Liberty executives saw an opportunity to buy News Corp. voting shares at relatively inexpensive prices as the company moves its headquarters to America from Australia, Mr. Bennett said. The change is causing stock to come onto the market as Australian index funds sell News Corp. shares.


Liberty got its start as the cable-TV programming arm of Tele-Communications Inc., the cable service provider that Malone ran for more than 25 years. Malone, 63, kept control of Liberty after selling TCI to AT&T Corp. in 1999.


Along with QVC, Liberty’s holdings include the Starz Encore group of movie networks, stock in publicly traded news and entertainment companies including Time Warner Inc. and News Corp. and a 50% stake in Discovery Communications. The earnings of companies that Liberty holds minority stakes in aren’t included in its income statement.


Since buying the controlling stake in QVC from Comcast Corporation last year, Mr. Malone has focused on international growth. The channel, which sells merchandise including bedding, cosmetics, and toys, increased quarterly sales in Japan by 61%, in Germany by 41%, and in Britain by 32%.


Sales from Liberty’s Interactive Group, which includes QVC, rose to $1.52 billion from $599 million, Liberty said. QVC has featured comedian Joan Rivers selling jewelry and singer Shania Twain selling albums.

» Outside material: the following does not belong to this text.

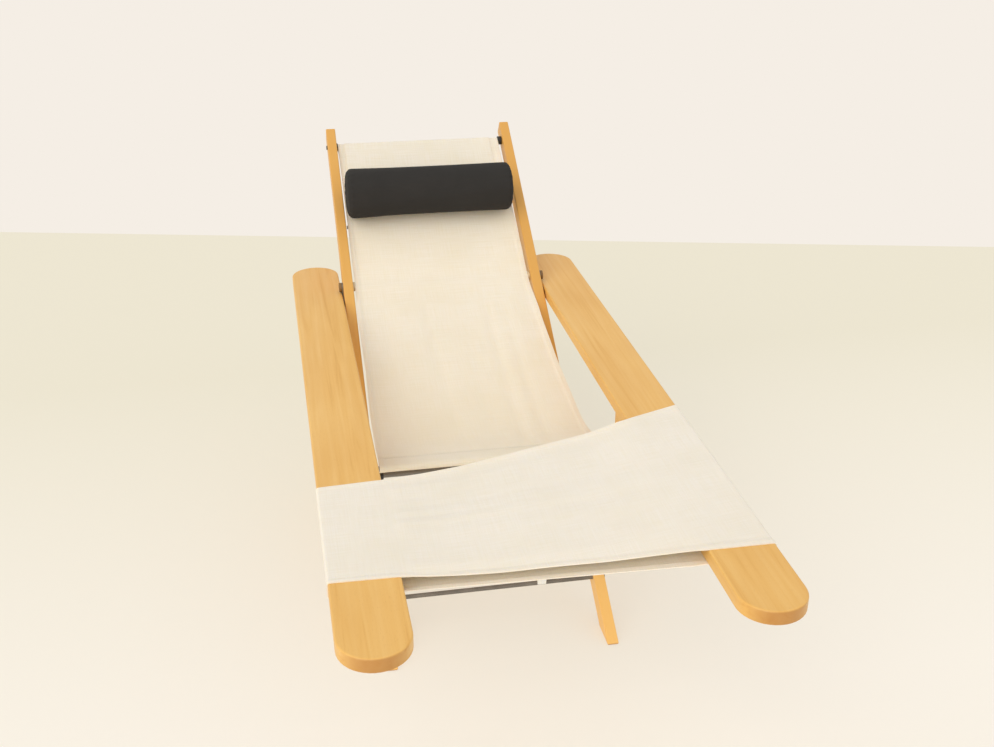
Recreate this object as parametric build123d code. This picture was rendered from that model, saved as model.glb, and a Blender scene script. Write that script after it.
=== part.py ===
from build123d import *
import math
import os

# Folding wooden deck chaise. Two sloping back posts and a crossed leg frame turn on two pivot
# bolts. Two long arms hinge on a steel rod through the posts and rest on the leg frame's
# crossbar. A canvas seat hangs between two rods, a canvas leg-rest band is looped round the
# arms, and a round bolster hangs over the head end from a flap with a weighted hem.
# X runs across the chair, Y from the foot end to the head end, Z up. "Left" is the -X side,
# as seen from the foot end. All sizes are in millimetres.

# Back posts
post_angle = 33.49
post_thickness = 25.0
post_depth = 42.0
post_length = 1544.9
post_spacing = 462.0
post_toe_radius = 3.0
post_end_radius = 3.0

# Stations up the posts' front faces, measured from the toe, and places counted back from them
front_stretcher_station = 171.5
front_stretcher_depth = 13.5
pivot_station = 469.5
rear_rod_station = 1022.0
top_rod_setback = 50.9

# Steel rods
rod_diameter = 12.0
stretcher_diameter = 10.0
running_clearance = 0.05
bore_clearance = 0.02

# Black spacers and caps
top_spacer_diameter = 23.0
top_left_spacer_length = 3.0
top_right_spacer_length = 11.5
rear_spacer_diameter = 24.0
rear_spacer_length = 5.5
spacer_gap = 0.5
rear_cap_diameter = 24.0
rear_cap_length = 6.5
cap_wall = 2.0
collar_diameter = 20.0
collar_length = 28.0
crossbar_cap_diameter = 22.0
crossbar_cap_length = 7.0

# Leg frame
leg_angle = 32.0
leg_thickness = 25.0
leg_depth = 42.0
leg_front_reach = 240.4
leg_stretcher_reach = 345.0

# Pivot bolts, washers and nuts
pivot_bolt_diameter = 8.0
bolt_head_diameter = 16.0
bolt_head_height = 4.2
washer_diameter = 22.0
washer_thickness = 1.5
nut_width = 13.0
nut_height = 6.5
bolt_end = 2.0
side_play = 0.15

# Arms
arm_width = 120.0
arm_thickness = 27.0
arm_front_reach = 1486.0
arm_rear_reach = 197.3
arm_drop = 13.3

# Hinge plates on the arms' inner edges
plate_thickness = 3.0
plate_length = 96.0
plate_margin = 3.5
plate_corner_radius = 5.0
eye_diameter = 24.0
plate_play = 0.4
cap_play = 0.4
hinge_screw_pitch = 34.0
hinge_screw_diameter = 4.5
hinge_screw_head = 8.5
hinge_screw_length = 30.0

# Arm blocks, which stand on the crossbar and carry the seat rod
block_thickness = 27.0
block_front_margin = 21.6
block_rear_margin = 15.8
block_corner_radius = 8.0
block_play = 2.0
block_seat_gap = 0.3
lip_gap = 1.0
lip_drop = 9.0
seat_rod_rise = 41.4
seat_rod_advance = 45.6
block_screw_diameter = 6.0
block_screw_head = 11.0
block_screw_head_height = 4.0
block_screw_counterbore = 40.0
block_screw_bite = 20.0
block_screw_setback = 12.0
block_screw_pitch = 24.0

# Cross screws that hold the butted rods
cross_screw_diameter = 6.0
cross_screw_head_diameter = 11.0
cross_screw_head_height = 3.0
cross_screw_grip = 22.0

# Canvas seat
canvas_thickness = 2.0
canvas_gap = 0.3
sling_middle_width = 460.0
sling_seat_width = 475.0
sling_front_width = 482.0
sling_sag = [(595.0, 88.3), (391.2, 32.3), (217.2, -8.7), (124.8, -16.7)]

# Leg-rest band
band_gap = 0.4
band_left_front = -415.0
band_left_rear = -104.0
band_right_front = -436.0
band_right_rear_inner = 50.0
band_right_rear_outer = 97.0
band_sag = 11.0
tab_width = 14.0
tab_drop = 15.0
tab_thickness = 0.8
tab_offset = -26.0

# Bolster, its flap and the weighted hem
bolster_hang = 226.0
bolster_diameter = 130.0
bolster_length = 440.0
bolster_end_radius = 16.0
bolster_end_crown = 10.0
bolster_crown = 2.5
bolster_flat = 2.0
bolster_offset = -7.0
flap_width = 404.0
flap_thickness = 1.5
flap_tuck = 12.0
flap_drop = 235.0
flap_seam_gap = 0.1
weight_diameter = 10.0
weight_overhang = 4.0

# Easing of the timber's edges
post_ease = 2.5
leg_ease = 2.0
arm_ease = 3.5
block_ease = 1.5

# Side-view places derived from the sizes above
slope = math.radians(post_angle)
leg_slope = math.radians(leg_angle)
rod_radius = rod_diameter / 2


def from_toe(along, lift):
    """Side-view point measured up the posts' front faces from the toe and off those faces."""
    y = along * math.cos(slope) - lift * math.sin(slope)
    z = along * math.sin(slope) + lift * math.cos(slope)
    return y, z


def shifted(point):
    """The same point with Y counted from the middle of the whole chair."""
    return point[0] + toe_y, point[1]


def centre_line(station):
    """Point on the posts' centre line at a station."""
    return shifted(from_toe(station, -post_depth / 2))


top_rod_station = post_length - top_rod_setback
bolster_station = top_rod_station - bolster_hang
post_corner_cut = post_end_radius * (math.cos(slope) + math.sin(slope) - 1)
post_rear_end = from_toe(post_length, -post_depth)[0] - post_corner_cut
arm_front_end = from_toe(rear_rod_station, -post_depth / 2)[0] - arm_front_reach
toe_y = -(post_rear_end + arm_front_end) / 2

stretcher_at = shifted(from_toe(front_stretcher_station, -front_stretcher_depth))
pivot_at = centre_line(pivot_station)
rear_rod_at = centre_line(rear_rod_station)
top_rod_at = centre_line(top_rod_station)

crossbar_at = (
    pivot_at[0] - leg_front_reach * math.cos(leg_slope),
    pivot_at[1] + leg_front_reach * math.sin(leg_slope),
)
leg_rear_reach = (pivot_at[1] - leg_depth / 2) / math.sin(leg_slope)
leg_foot_at = (pivot_at[0] + leg_rear_reach * math.cos(leg_slope), leg_depth / 2)
leg_stretcher_at = (
    pivot_at[0] + leg_stretcher_reach * math.cos(leg_slope),
    pivot_at[1] - leg_stretcher_reach * math.sin(leg_slope),
)
seat_rod_at = (crossbar_at[0] - seat_rod_advance, crossbar_at[1] + seat_rod_rise)
arm_top = rear_rod_at[1] - arm_drop
arm_underside = arm_top - arm_thickness
block_foot = crossbar_at[1] + rod_radius + block_seat_gap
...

The channel is now available in 14.3 million homes in Japan, up from 11.8 million as of December 31. It added 2 million homes in Britain for a total of 15.1 million and added 1.9 million in America for a total of 87.8 million. It has 35.4 million in Germany, up from 34.6 million.


Interactive group revenue would have risen 12% if QVC had been included in its results last year, Liberty said.


Liberty began including QVC’s results in its income statement after buying a 57% stake in the channel from Comcast for $7.9 billion.